If You Don’t ‘Get’ Religion, You Can’t ‘Get’ America or the World

Dec 16, 2016 by

by David French, National Review:

Honesty is a wonderful thing. Last week, during an interview with Terry Gross, New York Times executive editor Dean Baquet made a welcome confession:
I want to make sure that we are much more creative about beats out in the country so that we understand that anger and disconnectedness that people feel. And I think I use religion as an example because I was raised Catholic in New Orleans. I think that the New York–based, and Washington-based too, probably, media powerhouses don’t quite get religion. We have a fabulous religion writer, but she’s all alone.
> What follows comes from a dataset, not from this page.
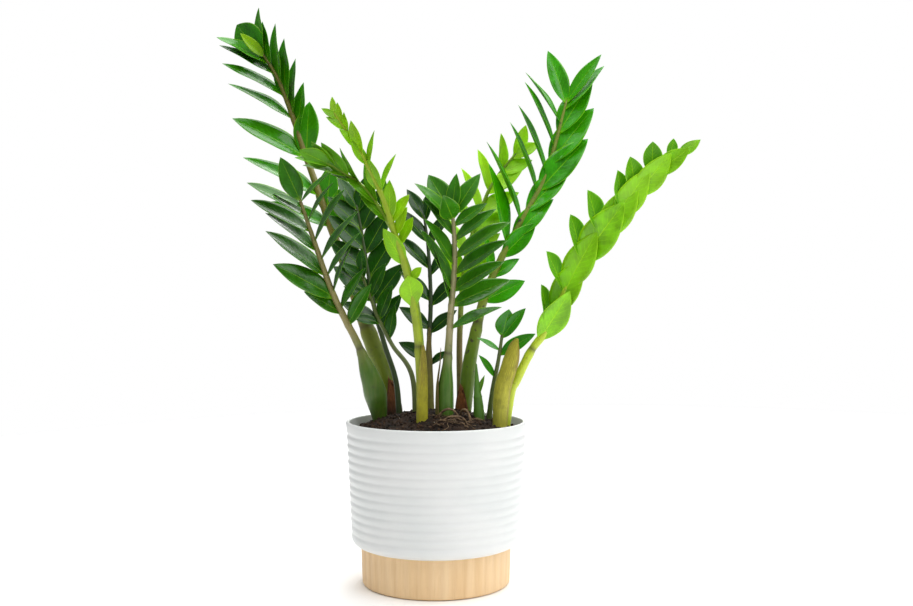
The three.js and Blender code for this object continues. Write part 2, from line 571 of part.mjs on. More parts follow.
const hosts = { sheath_lime_right_line: FREE_SHEATH_LINE };
for (const frond of [...FRONDS, SHOOT]) {
  hosts[frond.name] = frond;
  layDown(frond.name, frondSolid(frond), frondSolid(frond, LEAF_GAP), frond.colour, 0.35);
}
for (const sheath of SHEATHS) {
  const host = hosts[sheath.host];
  layDown(sheath.name, sheathSolid(host, sheath), sheathSolid(host, sheath, CLEARANCE), sheath.colour, 0.7);
}
for (const root of ROOTS) {
  layDown(root.name, rootSolid(root), rootSolid(root, CLEARANCE), '#a8835a', 0.8);
}

const soil = laid.reduce((body, { grown }) => body.subtract(grown), soilSolid());
addNode('soil', largestBody(soil), '#3b2a20', 0.95);

export default plant;
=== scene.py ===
import json
import random
from math import atan2, cos, exp, floor, hypot, pi, radians, sin, sqrt

import bpy
import numpy as np
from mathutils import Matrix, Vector, noise


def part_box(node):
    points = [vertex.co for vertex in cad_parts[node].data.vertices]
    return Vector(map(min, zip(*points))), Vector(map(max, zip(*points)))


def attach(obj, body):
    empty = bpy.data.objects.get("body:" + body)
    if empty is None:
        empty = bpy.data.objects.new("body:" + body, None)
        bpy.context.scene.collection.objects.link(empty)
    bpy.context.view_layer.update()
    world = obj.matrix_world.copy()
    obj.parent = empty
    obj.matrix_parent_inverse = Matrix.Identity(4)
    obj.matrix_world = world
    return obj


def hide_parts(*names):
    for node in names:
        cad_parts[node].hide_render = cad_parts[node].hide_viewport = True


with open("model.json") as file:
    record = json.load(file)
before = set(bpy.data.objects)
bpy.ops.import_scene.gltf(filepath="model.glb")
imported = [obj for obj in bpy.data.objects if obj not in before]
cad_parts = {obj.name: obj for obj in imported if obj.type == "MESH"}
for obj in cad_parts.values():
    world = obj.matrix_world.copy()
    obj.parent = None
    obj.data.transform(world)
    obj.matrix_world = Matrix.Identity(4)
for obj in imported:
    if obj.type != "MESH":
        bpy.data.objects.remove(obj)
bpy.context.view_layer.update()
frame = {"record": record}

MM = 0.001
SLOT_OF = {row["node"]: row["material_slot"] for row in frame["record"]["subparts"]}

# -------------------- the frame's own sizes
pot_low, pot_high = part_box("pot")
base_low, base_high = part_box("base")
RIM_Z = pot_high.z
RIM_R = (pot_high.x - pot_low.x) / 2
BASE_R = (base_high.x - base_low.x) / 2
BASE_TOP = base_high.z
FOOT_Z = pot_low.z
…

We don’t get religion. We don’t get the role of religion in people’s lives. And I think we can do much, much better. And I think there are things that we can be more creative about to understand the country.
Baquet is right. If you don’t “get” religion, you can’t understand our country or the world. And yet, reporters and pundits too often cover religion badly, if at all. The original sin of religion reporting is the failure to believe what religious people say. There’s always an “other” reason for their actions.
In much coverage of American Christianity, this mindset is obvious: You believe that God ordained marriage as the union of a man and a woman? Well, that’s just bigotry in search of a belief system, religion wielded as a club against the marginalized.